- PROBLEM DESCRIPTION
Reproduce all of the data word for word.
** begin DATA PROVIDED **
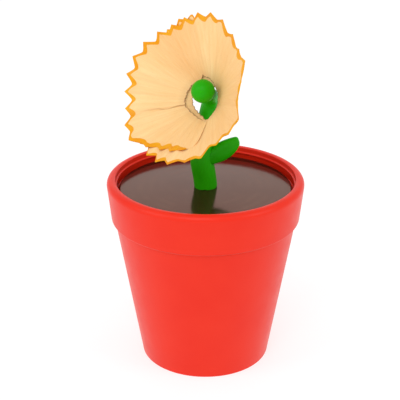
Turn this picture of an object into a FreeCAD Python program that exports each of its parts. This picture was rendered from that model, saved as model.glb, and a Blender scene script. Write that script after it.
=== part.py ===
"""Flower-pot pencil sharpener: a pot with a wedge sharpener in its base, a lift-off "soil" lid
whose stem is the handle, and a pencil shaving that hangs on the stem's knob as the flower.

Millimetres. +Z is up and the origin is the centre of the ring that the pot stands on.
-Y is the front.
"""

import FreeCAD, Part
import math
import os

V = FreeCAD.Vector
UP = V(0, 0, 1)

# How far a cutting shape runs past the material that it cuts
PAST = 2.0

# Pot: outside
POT_H = 54.5
FOOT_R = 18.55
BODY_TOP_R = 25.75
BODY_TOP_Z = 42.2
BAND_BOTTOM_R = 26.75
BAND_BOTTOM_Z = 42.8
LIP_SECTION_R = 1.65
LIP_CENTRE_R = 26.2
LIP_CENTRE_Z = POT_H - LIP_SECTION_R
LIP_START = -10
LIP_END = 118
FOOT_CHAMFER = 0.4

# Pot: inside
WALL = 1.6
LID_WELL_R = 25.0
LID_WELL_TOP_Z = 53.0
LEDGE_Z = 49.4
MOUTH_R = 23.4
MOUTH_BOTTOM_Z = 43.0

# Base plate, held up against an inner flange of the pot by three screws
PLATE_R = 16.6
PLATE_BOTTOM_Z = 1.0
PLATE_TOP_Z = 3.0
PLATE_GAP = 0.2
FLANGE_T = 1.6
FLANGE_INNER_R = 15.2
BOSS_PITCH_R = 13.6
BOSS_R = 2.5
BOSS_TOP_Z = 11.0
WEB_L = 3.4
WEB_T = 1.4
SCREW_ANGLES = (90, 210, 330)
SCREW_R = 1.1
SCREW_TIP_Z = 9.4
SCREW_HEAD_R = 2.1
SCREW_HEAD_H = 1.1
SCREW_HOLE_SPARE = 0.4
HEAD_ROOM = 0.25

# Shape of every self-tapping screw, as shares of its head's radius or height
HEAD_FLAT = 0.6
HEAD_DOME = 0.56
DOME_BULGE = 0.2
RECESS_REACH = 0.54
RECESS_HALF_W = 0.13
RECESS_DEPTH = 0.55
POINT_SHANK_RADII = 1.4

# Pencil guide and the sharpener block that stands on it
GUIDE_R = 5.0
GUIDE_CHAMFER = 0.6
GUIDE_TOP_Z = 6.5
SOCKET_WALL = 1.5
SOCKET_TOP_Z = 11.5
SOCKET_GAP = 0.1
BLOCK_W = 14.0
BLOCK_L = 26.0
BLOCK_BACK_Y = 6.6
CONE_HALF_ANGLE = 12.0
CONE_MOUTH_R = 4.9
CONE_TIP_R = 0.6
CONE_OPENING = 0.15
LEAD_HOLE_R = 0.8
SHAVING_SLOT_W = 4.6
SHAVING_SLOT_D = 2.4
SHAVING_SLOT_START = 1.6
GRIP_R = 16.0
GRIP_DEPTH = 1.3
GRIP_CENTRE_Z = 21.0

# Blade
BLADE_L = 23.6
BLADE_W = 6.8
BLADE_T = 0.5
BLADE_BEVEL = 1.0
BLADE_EDGE_X = 0.12
BLADE_EDGE_T = 0.06
BLADE_SCREW_R = 1.25
BLADE_SCREW_DEPTH = 4.2
BLADE_SCREW_HEAD_R = 2.2
BLADE_SCREW_HEAD_H = 1.2
BLADE_SCREW_FILLET = 0.48
BLADE_SCREW_X = 3.9
BLADE_SCREW_HOLE_SPARE = 0.3
SHANK_GAP = 0.02
SLOT_W = 0.5
SLOT_D = 0.55
SLOT_ANGLE = 35

# Lid
LID_TOP_Z = 51.6
LID_R = 24.4
LID_EDGE = 0.4
SKIRT_R = 23.0
SKIRT_WALL = 1.6
SKIRT_BOTTOM_Z = 44.6
RING_Z = 47.0
RING_SECTION_R = 0.75
RING_R = 22.55
LID_BOSS_R = 5.0
LID_RIBS = 6
LID_RIB_T = 1.2
LID_RIB_BOTTOM_Z = 47.4
LID_RIB_OVERLAP = 1.0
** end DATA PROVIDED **
- WRITTEN ANSWER
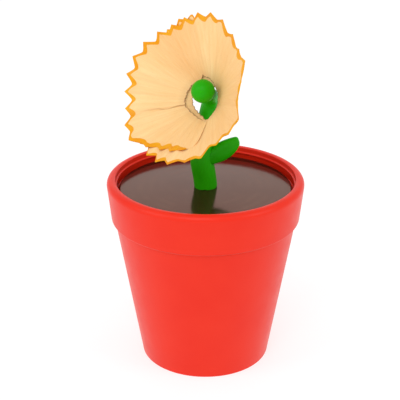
Turn this picture of an object into a FreeCAD Python program that exports each of its parts. This picture was rendered from that model, saved as model.glb, and a Blender scene script. Write that script after it.
=== part.py ===
"""Flower-pot pencil sharpener: a pot with a wedge sharpener in its base, a lift-off "soil" lid
whose stem is the handle, and a pencil shaving that hangs on the stem's knob as the flower.

Millimetres. +Z is up and the origin is the centre of the ring that the pot stands on.
-Y is the front.
"""

import FreeCAD, Part
import math
import os

V = FreeCAD.Vector
UP = V(0, 0, 1)

# How far a cutting shape runs past the material that it cuts
PAST = 2.0

# Pot: outside
POT_H = 54.5
FOOT_R = 18.55
BODY_TOP_R = 25.75
BODY_TOP_Z = 42.2
BAND_BOTTOM_R = 26.75
BAND_BOTTOM_Z = 42.8
LIP_SECTION_R = 1.65
LIP_CENTRE_R = 26.2
LIP_CENTRE_Z = POT_H - LIP_SECTION_R
LIP_START = -10
LIP_END = 118
FOOT_CHAMFER = 0.4

# Pot: inside
WALL = 1.6
LID_WELL_R = 25.0
LID_WELL_TOP_Z = 53.0
LEDGE_Z = 49.4
MOUTH_R = 23.4
MOUTH_BOTTOM_Z = 43.0

# Base plate, held up against an inner flange of the pot by three screws
PLATE_R = 16.6
PLATE_BOTTOM_Z = 1.0
PLATE_TOP_Z = 3.0
PLATE_GAP = 0.2
FLANGE_T = 1.6
FLANGE_INNER_R = 15.2
BOSS_PITCH_R = 13.6
BOSS_R = 2.5
BOSS_TOP_Z = 11.0
WEB_L = 3.4
WEB_T = 1.4
SCREW_ANGLES = (90, 210, 330)
SCREW_R = 1.1
SCREW_TIP_Z = 9.4
SCREW_HEAD_R = 2.1
SCREW_HEAD_H = 1.1
SCREW_HOLE_SPARE = 0.4
HEAD_ROOM = 0.25

# Shape of every self-tapping screw, as shares of its head's radius or height
HEAD_FLAT = 0.6
HEAD_DOME = 0.56
DOME_BULGE = 0.2
RECESS_REACH = 0.54
RECESS_HALF_W = 0.13
RECESS_DEPTH = 0.55
POINT_SHANK_RADII = 1.4

# Pencil guide and the sharpener block that stands on it
GUIDE_R = 5.0
GUIDE_CHAMFER = 0.6
GUIDE_TOP_Z = 6.5
SOCKET_WALL = 1.5
SOCKET_TOP_Z = 11.5
SOCKET_GAP = 0.1
BLOCK_W = 14.0
BLOCK_L = 26.0
BLOCK_BACK_Y = 6.6
CONE_HALF_ANGLE = 12.0
CONE_MOUTH_R = 4.9
CONE_TIP_R = 0.6
CONE_OPENING = 0.15
LEAD_HOLE_R = 0.8
SHAVING_SLOT_W = 4.6
SHAVING_SLOT_D = 2.4
SHAVING_SLOT_START = 1.6
GRIP_R = 16.0
GRIP_DEPTH = 1.3
GRIP_CENTRE_Z = 21.0

# Blade
BLADE_L = 23.6
BLADE_W = 6.8
BLADE_T = 0.5
BLADE_BEVEL = 1.0
BLADE_EDGE_X = 0.12
BLADE_EDGE_T = 0.06
BLADE_SCREW_R = 1.25
BLADE_SCREW_DEPTH = 4.2
BLADE_SCREW_HEAD_R = 2.2
BLADE_SCREW_HEAD_H = 1.2
BLADE_SCREW_FILLET = 0.48
BLADE_SCREW_X = 3.9
BLADE_SCREW_HOLE_SPARE = 0.3
SHANK_GAP = 0.02
SLOT_W = 0.5
SLOT_D = 0.55
SLOT_ANGLE = 35

# Lid
LID_TOP_Z = 51.6
LID_R = 24.4
LID_EDGE = 0.4
SKIRT_R = 23.0
SKIRT_WALL = 1.6
SKIRT_BOTTOM_Z = 44.6
RING_Z = 47.0
RING_SECTION_R = 0.75
RING_R = 22.55
LID_BOSS_R = 5.0
LID_RIBS = 6
LID_RIB_T = 1.2
LID_RIB_BOTTOM_Z = 47.4
LID_RIB_OVERLAP = 1.0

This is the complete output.